Tinha o vovozinho que precisou de uma ajuda com seu instrumento de percussão, ao que uma jovem voluntária pegou em sua mão e deu a ela a maestria de um músico profissional.
E ele agradeceu com um sorriso escancarado. Como quem dizia: "nossa, era só fazer assim!"

Acho que uma boa ideia era botar cadeiras e improvisar um tipo de palco. E trazer um monte de gente, inclusive eu, para sentir tanta vida saindo de pessoas que foram deixadas para trás naquele asilo, e que mesmo assim, nãos e deixaram ficar para trás.

Escrevo emocionado imaginando o que deve estarem comentando nessa noite, após o jantar, sobre o show que deram.
Alguns deles devem estar ensaiando para a próxima sexta. Será que tem toda sexta?
Outros, devem estar perguntando como faz para aprender determinado instrumento, como o pandeiro da vovozinha, que só ela usava.
O monitor-voluntário, o cantor e tocador de violão, deve estar com eles, comemorando o feito. E ouvindo de alguns que estava muito frio, mas que conseguiram. De fato.
Aquele grupo, de octogenários para cima, teria mil razões para não fazer o show nessa manhã. Mas, ele não se deixou abater pelo desânimo, até pela falta de quem lhes aplaudissem.
Eles estavam juntos se divertindo, e não deixando que o fantástico show da vida parasse de acontecer nas suas jornadas peregrinas.
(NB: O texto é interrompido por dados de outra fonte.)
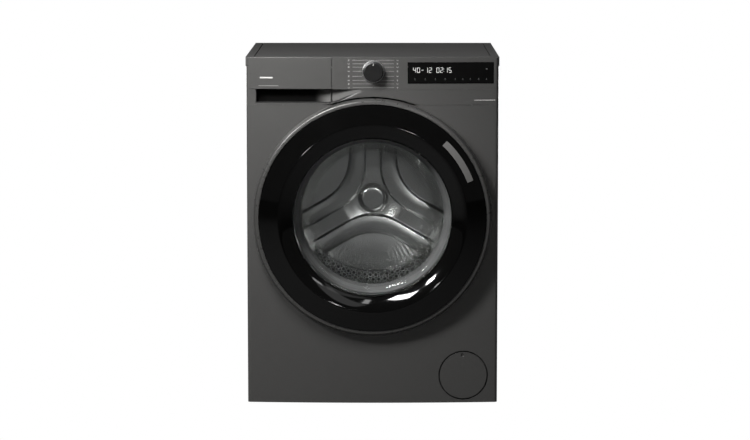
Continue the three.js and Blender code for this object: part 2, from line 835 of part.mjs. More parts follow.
/** What carries the tub: springs above, dampers below. */
function suspension() {
  class Helix extends THREE.Curve {
    getPoint(t, target = new THREE.Vector3()) {
      const a = t * SPRING.turns * 2 * Math.PI;
      const height = SPRING.z1 - SPRING.z0;
      return target.set(SPRING.coil * Math.cos(a), SPRING.coil * Math.sin(a), SPRING.z0 + t * height);
    }
  }
  const round = new THREE.Shape();
  round.absarc(0, 0, SPRING.wire, 0, 2 * Math.PI);
  for (const [name, s] of SIDES) {
    const coil = new THREE.ExtrudeGeometry(round, {
      steps: SPRING.turns * 9,
      curveSegments: 2,
      extrudePath: new Helix(),
    });
    place(cabinet, `suspension_spring_${name}`, solid(coil), steel).position.set(s * SPRING.x, SPRING.y, 0);

    const barrel = cut(
      join(rodZ(DAMPER.r, 40, 168), box(-14, 14, -14, 14, LIFT + 4 + GAP, 46)),
      rodZ(DAMPER.r - 5, 70, 170),
    );
    place(cabinet, `damper_cylinder_${name}`, barrel, mattBlack).position.set(s * DAMPER.x, DAMPER.y, 0);

    const top = AXIS_Z - 196 - GAP;
    const piston = rodZ(DAMPER.r - 6, 118, 140);
    const rod = join(rodZ(DAMPER.rod, 130, top, 0, 0, 12), piston, rodZ(10, top - 10, top));
    place(cabinet, `damper_rod_${name}`, rod, steel).position.set(s * DAMPER.x, DAMPER.y, 0);
  }
}

// ---------------------------------------------------------------- water
/** A pleated hose between two heights. */
function bellows(x, y, z0, z1, inner, outer, pleats) {
  const step = (z1 - z0) / pleats;
  const wall = 2.4;
  const outside = [[inner, z0]];
  for (let i = 0; i < pleats; i++) outside.push([outer, z0 + step * (i + 0.5)], [inner, z0 + step * (i + 1)]);
  const inside = outside.map(([r, z]) => [r - wall, z]).reverse();
  return turnedUpright([...outside, ...inside], x, y, 12);
}

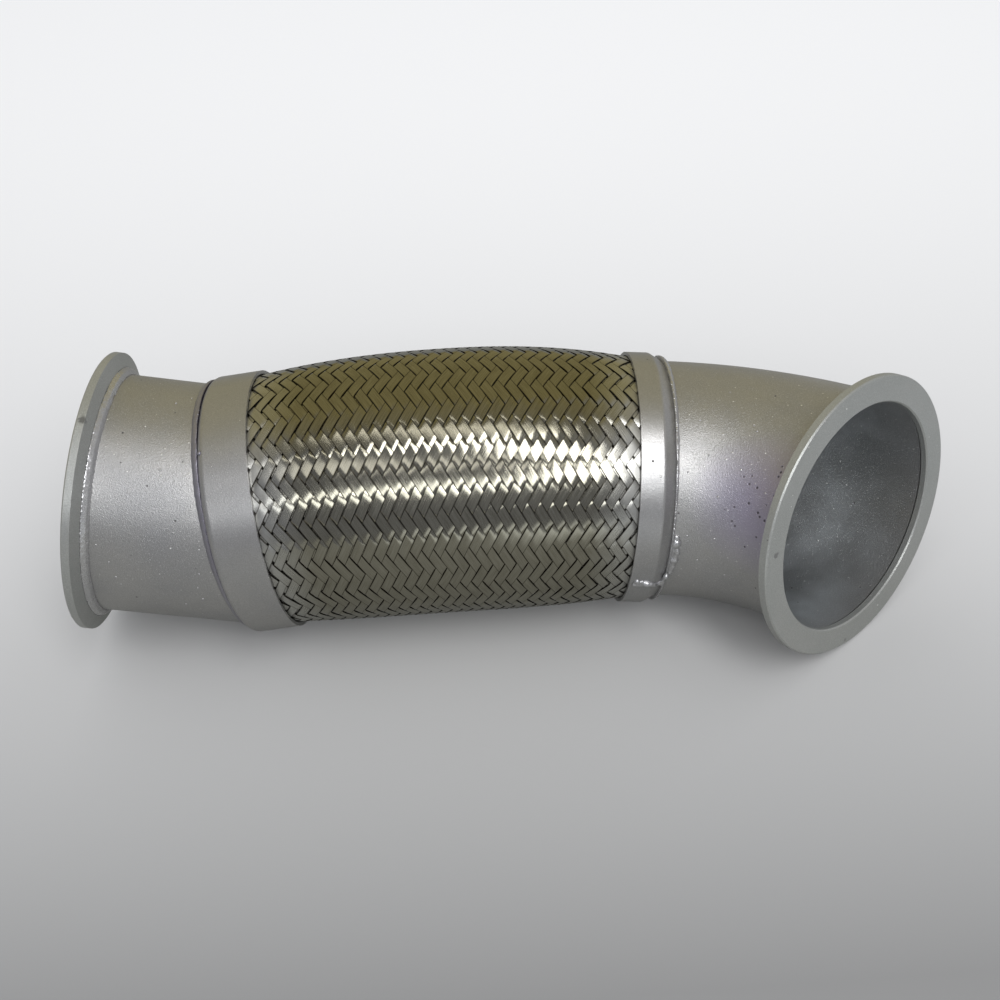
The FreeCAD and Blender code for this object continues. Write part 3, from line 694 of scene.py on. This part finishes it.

Bem cedo, eles tomaram uma decisão, não ficariam em seus quartos esperando o dia de amanhã raiar. Eles raiariam o dia de hoje, com sua presença no mundo, levando música a um lugar que se eles ali não estivessem, ela não teria acontecido.

Após umas quatro músicas, dei pequena gratificação muito menor do que a que deles recebi, e parti em busca da pimenta dedo de moça.

Não achei, mas eu ia reclamar de que mesmo?